# Task description
Exactly the lines from the one with "Keep writing the" to the one with "from +Z towards -Y.", both included, are to be printed again; leave out the rest.

# Supplied records
↓↓↓

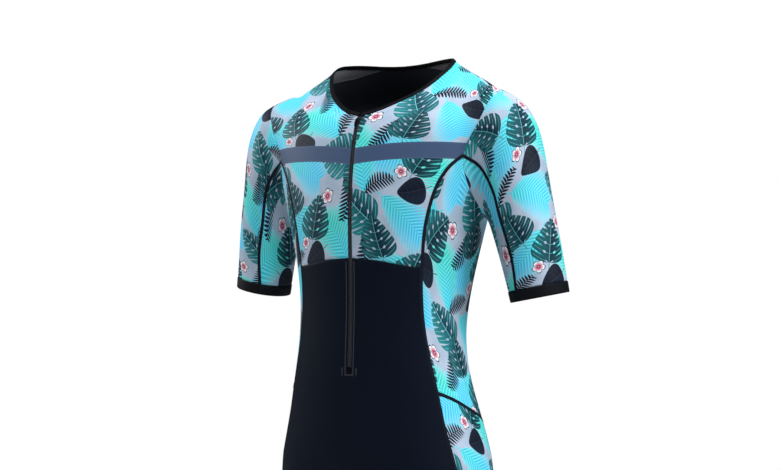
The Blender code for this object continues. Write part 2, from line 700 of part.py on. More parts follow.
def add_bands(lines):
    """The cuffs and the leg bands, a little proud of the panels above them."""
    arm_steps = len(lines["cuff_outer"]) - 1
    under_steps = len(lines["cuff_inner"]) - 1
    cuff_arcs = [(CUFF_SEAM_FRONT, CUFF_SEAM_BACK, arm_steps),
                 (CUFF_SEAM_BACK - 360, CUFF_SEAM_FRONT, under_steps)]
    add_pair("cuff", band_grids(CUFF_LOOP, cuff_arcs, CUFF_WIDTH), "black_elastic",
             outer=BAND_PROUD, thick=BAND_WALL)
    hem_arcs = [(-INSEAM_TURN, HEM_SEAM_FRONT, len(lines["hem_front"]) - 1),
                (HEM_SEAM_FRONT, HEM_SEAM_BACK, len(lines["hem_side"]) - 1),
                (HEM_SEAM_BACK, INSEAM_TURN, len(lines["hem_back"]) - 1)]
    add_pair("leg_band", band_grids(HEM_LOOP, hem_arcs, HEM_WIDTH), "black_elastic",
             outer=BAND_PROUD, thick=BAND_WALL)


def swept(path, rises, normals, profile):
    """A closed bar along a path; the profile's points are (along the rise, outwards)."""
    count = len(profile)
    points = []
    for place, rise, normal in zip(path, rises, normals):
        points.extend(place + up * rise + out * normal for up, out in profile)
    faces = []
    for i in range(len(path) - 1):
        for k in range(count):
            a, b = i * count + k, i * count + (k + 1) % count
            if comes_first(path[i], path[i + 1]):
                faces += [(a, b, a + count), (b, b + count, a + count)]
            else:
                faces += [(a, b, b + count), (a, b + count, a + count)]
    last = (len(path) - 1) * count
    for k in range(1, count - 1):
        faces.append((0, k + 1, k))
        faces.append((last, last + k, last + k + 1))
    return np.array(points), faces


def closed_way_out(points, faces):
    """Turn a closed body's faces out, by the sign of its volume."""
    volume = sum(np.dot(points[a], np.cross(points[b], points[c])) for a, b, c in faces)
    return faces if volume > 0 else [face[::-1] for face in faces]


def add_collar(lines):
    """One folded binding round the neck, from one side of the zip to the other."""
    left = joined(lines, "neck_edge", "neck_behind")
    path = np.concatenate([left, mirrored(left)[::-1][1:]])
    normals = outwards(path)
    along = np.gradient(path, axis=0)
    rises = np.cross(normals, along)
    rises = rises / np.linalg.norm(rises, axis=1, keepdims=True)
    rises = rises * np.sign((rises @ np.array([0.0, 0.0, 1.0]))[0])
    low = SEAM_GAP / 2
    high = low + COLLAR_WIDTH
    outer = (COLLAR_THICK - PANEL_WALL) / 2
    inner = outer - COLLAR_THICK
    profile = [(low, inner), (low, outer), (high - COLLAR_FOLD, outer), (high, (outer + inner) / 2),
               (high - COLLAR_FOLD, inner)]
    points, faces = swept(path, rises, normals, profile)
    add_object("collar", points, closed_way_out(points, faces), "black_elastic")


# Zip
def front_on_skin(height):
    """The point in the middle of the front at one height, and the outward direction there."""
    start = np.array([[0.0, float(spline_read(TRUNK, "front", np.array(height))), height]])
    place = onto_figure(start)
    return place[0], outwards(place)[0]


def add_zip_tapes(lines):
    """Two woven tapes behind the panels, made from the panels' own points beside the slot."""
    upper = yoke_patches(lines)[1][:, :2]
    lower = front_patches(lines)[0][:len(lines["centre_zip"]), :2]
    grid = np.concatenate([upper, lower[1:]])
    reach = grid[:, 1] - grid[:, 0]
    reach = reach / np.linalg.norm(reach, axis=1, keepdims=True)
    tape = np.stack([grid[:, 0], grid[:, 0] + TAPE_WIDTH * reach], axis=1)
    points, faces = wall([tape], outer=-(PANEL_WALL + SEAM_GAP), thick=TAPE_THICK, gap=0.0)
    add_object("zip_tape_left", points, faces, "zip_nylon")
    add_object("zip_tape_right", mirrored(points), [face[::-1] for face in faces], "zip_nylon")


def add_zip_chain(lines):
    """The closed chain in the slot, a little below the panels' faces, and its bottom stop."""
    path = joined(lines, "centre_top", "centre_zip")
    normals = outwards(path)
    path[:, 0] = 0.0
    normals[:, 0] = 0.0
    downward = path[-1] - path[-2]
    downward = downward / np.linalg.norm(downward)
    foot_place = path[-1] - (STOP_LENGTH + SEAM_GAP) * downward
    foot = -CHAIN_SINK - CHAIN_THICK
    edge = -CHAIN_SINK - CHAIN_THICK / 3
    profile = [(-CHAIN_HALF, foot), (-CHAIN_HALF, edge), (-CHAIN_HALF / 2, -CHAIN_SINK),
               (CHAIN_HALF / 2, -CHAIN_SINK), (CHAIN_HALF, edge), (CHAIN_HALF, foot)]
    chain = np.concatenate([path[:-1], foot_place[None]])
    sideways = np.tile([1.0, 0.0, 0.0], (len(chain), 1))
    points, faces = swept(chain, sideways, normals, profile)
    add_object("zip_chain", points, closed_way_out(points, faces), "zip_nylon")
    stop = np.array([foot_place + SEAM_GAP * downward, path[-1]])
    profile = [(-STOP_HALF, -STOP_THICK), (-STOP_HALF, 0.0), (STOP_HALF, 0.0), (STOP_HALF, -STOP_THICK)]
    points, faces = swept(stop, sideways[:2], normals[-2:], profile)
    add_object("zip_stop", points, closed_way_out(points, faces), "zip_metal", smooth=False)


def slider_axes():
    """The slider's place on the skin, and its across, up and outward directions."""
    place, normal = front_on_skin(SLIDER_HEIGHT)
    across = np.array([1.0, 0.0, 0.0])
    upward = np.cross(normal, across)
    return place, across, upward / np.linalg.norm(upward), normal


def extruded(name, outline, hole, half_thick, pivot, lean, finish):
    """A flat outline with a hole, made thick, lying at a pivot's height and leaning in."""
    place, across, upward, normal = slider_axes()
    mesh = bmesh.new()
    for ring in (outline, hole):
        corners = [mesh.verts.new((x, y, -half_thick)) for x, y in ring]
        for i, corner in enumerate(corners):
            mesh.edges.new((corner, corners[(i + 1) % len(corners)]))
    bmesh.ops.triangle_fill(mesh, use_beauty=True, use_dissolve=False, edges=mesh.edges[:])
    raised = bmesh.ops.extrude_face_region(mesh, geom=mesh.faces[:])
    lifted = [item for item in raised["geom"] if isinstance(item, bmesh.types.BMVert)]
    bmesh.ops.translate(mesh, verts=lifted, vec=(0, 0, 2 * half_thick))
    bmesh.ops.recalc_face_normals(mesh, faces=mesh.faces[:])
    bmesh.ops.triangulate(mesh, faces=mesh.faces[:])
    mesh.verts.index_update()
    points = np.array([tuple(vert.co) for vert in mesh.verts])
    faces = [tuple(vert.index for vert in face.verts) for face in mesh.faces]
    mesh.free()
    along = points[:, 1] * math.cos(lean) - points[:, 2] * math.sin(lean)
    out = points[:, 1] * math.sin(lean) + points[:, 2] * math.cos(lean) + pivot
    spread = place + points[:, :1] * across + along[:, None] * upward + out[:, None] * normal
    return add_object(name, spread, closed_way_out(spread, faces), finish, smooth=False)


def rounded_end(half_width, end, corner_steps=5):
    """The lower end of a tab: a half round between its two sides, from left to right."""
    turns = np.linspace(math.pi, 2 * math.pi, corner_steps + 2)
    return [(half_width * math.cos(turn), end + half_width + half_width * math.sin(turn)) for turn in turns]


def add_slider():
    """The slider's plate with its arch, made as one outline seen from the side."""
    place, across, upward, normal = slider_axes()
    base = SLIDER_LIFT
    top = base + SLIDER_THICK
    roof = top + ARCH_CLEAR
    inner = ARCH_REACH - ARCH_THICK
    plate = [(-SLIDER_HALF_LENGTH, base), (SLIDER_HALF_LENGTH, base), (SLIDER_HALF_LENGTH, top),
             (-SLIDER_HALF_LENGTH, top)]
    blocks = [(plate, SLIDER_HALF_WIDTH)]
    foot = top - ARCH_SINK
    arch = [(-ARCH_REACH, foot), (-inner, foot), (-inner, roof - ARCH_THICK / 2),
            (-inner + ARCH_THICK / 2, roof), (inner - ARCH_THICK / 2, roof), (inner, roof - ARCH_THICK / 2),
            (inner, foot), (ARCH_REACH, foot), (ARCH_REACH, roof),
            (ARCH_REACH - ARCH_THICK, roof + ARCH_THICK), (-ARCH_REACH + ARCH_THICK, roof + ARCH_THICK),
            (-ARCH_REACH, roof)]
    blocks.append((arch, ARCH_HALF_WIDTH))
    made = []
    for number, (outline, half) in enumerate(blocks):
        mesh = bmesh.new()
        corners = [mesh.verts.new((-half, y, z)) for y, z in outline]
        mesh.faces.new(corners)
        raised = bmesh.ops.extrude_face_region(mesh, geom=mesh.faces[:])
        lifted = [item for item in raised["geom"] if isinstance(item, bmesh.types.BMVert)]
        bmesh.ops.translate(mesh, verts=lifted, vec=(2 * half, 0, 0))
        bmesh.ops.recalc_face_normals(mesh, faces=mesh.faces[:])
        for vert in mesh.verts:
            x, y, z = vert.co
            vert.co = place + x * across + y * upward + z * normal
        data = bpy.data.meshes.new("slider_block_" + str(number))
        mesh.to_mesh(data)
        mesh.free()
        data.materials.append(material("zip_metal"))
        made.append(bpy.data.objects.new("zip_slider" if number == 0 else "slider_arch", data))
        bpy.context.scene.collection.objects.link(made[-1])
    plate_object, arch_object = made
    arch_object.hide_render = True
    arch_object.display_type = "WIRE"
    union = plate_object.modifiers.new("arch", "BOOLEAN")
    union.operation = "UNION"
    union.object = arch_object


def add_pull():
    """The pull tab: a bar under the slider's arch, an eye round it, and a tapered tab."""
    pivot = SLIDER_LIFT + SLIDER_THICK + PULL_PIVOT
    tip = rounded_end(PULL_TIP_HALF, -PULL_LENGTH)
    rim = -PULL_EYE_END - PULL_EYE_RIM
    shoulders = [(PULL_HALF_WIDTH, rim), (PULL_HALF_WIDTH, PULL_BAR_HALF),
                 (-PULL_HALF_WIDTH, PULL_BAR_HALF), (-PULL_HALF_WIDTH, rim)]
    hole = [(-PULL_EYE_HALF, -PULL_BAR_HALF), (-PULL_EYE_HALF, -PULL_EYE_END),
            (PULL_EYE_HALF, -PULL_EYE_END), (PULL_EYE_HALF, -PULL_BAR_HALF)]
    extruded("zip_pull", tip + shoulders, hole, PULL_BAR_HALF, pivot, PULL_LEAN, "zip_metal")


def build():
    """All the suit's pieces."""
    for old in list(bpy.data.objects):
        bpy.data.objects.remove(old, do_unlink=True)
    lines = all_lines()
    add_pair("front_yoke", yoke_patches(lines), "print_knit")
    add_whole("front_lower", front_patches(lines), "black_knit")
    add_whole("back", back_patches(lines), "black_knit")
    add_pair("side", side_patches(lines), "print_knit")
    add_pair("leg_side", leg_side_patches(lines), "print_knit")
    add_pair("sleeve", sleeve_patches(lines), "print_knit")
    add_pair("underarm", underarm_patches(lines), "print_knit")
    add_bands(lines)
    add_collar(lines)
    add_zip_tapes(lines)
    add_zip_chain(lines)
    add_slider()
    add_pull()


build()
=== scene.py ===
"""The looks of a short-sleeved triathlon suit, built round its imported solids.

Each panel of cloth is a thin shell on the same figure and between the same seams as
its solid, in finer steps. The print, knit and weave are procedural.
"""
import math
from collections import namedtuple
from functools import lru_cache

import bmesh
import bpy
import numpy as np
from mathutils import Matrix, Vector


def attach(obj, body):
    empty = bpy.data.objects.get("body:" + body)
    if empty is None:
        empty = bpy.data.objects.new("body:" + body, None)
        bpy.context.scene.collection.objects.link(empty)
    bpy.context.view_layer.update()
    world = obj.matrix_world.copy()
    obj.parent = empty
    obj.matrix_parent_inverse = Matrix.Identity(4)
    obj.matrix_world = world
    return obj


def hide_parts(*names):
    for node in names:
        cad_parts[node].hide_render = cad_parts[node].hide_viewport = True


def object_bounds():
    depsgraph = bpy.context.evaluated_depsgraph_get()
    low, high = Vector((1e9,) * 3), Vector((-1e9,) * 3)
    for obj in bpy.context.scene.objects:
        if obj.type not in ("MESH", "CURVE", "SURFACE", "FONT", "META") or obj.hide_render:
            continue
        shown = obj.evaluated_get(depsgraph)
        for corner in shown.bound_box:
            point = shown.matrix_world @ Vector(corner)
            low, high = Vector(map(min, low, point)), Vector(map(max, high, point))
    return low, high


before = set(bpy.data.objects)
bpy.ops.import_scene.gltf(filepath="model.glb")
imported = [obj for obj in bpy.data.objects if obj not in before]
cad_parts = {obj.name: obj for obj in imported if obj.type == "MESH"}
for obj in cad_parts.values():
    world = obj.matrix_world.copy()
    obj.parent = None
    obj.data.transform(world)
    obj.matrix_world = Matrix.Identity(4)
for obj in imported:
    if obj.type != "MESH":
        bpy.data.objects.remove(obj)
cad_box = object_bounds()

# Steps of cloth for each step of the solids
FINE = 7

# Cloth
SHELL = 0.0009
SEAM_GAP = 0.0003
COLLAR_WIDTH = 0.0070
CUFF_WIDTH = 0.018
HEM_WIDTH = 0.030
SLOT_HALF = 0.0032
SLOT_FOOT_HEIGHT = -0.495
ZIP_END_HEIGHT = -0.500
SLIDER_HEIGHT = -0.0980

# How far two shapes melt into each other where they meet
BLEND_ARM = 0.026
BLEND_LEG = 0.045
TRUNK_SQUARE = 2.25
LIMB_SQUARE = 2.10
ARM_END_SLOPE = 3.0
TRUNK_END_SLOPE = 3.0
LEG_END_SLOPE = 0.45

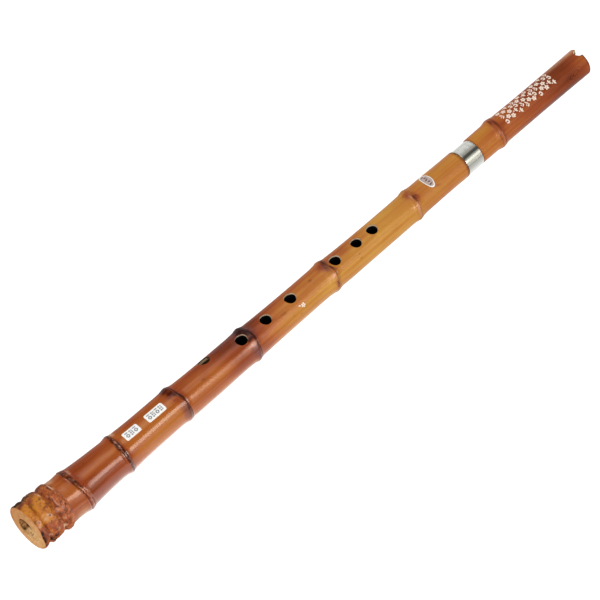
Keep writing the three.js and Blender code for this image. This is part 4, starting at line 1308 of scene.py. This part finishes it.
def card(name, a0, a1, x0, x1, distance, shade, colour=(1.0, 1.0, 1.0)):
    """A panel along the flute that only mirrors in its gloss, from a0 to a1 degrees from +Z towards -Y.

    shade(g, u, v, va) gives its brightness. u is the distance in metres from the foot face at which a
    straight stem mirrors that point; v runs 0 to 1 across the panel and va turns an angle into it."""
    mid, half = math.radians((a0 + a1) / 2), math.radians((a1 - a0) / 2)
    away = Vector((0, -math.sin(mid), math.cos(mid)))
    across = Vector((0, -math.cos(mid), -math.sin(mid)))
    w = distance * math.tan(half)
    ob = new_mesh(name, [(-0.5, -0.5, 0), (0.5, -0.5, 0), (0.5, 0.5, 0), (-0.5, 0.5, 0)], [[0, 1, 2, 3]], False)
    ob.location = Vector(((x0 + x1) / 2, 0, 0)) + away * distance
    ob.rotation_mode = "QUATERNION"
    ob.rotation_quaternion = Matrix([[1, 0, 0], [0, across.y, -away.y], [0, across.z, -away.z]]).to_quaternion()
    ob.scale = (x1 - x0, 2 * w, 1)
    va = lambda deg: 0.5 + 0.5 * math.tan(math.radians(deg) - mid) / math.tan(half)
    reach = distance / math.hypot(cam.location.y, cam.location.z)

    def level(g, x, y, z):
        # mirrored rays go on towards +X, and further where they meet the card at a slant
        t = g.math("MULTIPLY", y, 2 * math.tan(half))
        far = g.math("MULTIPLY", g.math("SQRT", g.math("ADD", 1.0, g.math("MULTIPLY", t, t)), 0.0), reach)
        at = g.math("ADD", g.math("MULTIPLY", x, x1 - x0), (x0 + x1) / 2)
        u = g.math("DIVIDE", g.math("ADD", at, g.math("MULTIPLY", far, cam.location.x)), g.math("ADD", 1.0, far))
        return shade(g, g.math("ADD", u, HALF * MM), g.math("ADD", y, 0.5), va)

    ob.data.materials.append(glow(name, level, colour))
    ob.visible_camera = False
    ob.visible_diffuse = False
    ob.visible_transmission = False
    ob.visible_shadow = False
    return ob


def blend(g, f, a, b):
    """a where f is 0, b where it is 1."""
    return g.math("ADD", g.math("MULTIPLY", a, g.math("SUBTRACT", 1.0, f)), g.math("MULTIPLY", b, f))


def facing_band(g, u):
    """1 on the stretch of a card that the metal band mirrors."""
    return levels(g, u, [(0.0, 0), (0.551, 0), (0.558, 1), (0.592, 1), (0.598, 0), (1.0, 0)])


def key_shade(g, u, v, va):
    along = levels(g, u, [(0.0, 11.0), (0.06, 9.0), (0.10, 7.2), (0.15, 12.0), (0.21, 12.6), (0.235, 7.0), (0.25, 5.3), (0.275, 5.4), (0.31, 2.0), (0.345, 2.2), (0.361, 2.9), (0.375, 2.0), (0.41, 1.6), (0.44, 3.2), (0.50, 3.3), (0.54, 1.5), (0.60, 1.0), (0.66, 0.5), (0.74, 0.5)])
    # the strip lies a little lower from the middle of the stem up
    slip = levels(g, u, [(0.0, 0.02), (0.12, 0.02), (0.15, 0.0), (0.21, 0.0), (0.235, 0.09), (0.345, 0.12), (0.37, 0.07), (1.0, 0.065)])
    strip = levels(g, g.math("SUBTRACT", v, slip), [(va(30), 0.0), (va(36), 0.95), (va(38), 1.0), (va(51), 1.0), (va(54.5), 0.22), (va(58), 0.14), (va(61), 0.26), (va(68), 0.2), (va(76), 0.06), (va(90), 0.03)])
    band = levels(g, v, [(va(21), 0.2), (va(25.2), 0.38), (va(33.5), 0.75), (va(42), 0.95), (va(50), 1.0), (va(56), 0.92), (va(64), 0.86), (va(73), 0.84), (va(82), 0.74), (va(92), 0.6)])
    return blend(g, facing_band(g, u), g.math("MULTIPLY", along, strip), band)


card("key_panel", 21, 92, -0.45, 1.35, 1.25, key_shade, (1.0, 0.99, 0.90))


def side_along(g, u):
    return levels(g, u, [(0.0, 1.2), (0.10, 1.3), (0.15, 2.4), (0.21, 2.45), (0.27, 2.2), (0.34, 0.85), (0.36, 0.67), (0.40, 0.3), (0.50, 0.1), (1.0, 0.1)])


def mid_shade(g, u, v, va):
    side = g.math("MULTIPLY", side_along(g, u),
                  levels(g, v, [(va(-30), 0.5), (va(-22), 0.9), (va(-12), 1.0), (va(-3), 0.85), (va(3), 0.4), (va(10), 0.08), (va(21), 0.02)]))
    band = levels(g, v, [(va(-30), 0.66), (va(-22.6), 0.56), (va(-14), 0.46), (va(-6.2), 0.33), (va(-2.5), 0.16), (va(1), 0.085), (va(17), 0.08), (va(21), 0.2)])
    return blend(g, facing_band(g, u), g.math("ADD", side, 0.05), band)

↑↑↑

# Exercise answer
Keep writing the three.js and Blender code for this image. This is part 4, starting at line 1308 of scene.py. This part finishes it.
def card(name, a0, a1, x0, x1, distance, shade, colour=(1.0, 1.0, 1.0)):
    """A panel along the flute that only mirrors in its gloss, from a0 to a1 degrees from +Z towards -Y.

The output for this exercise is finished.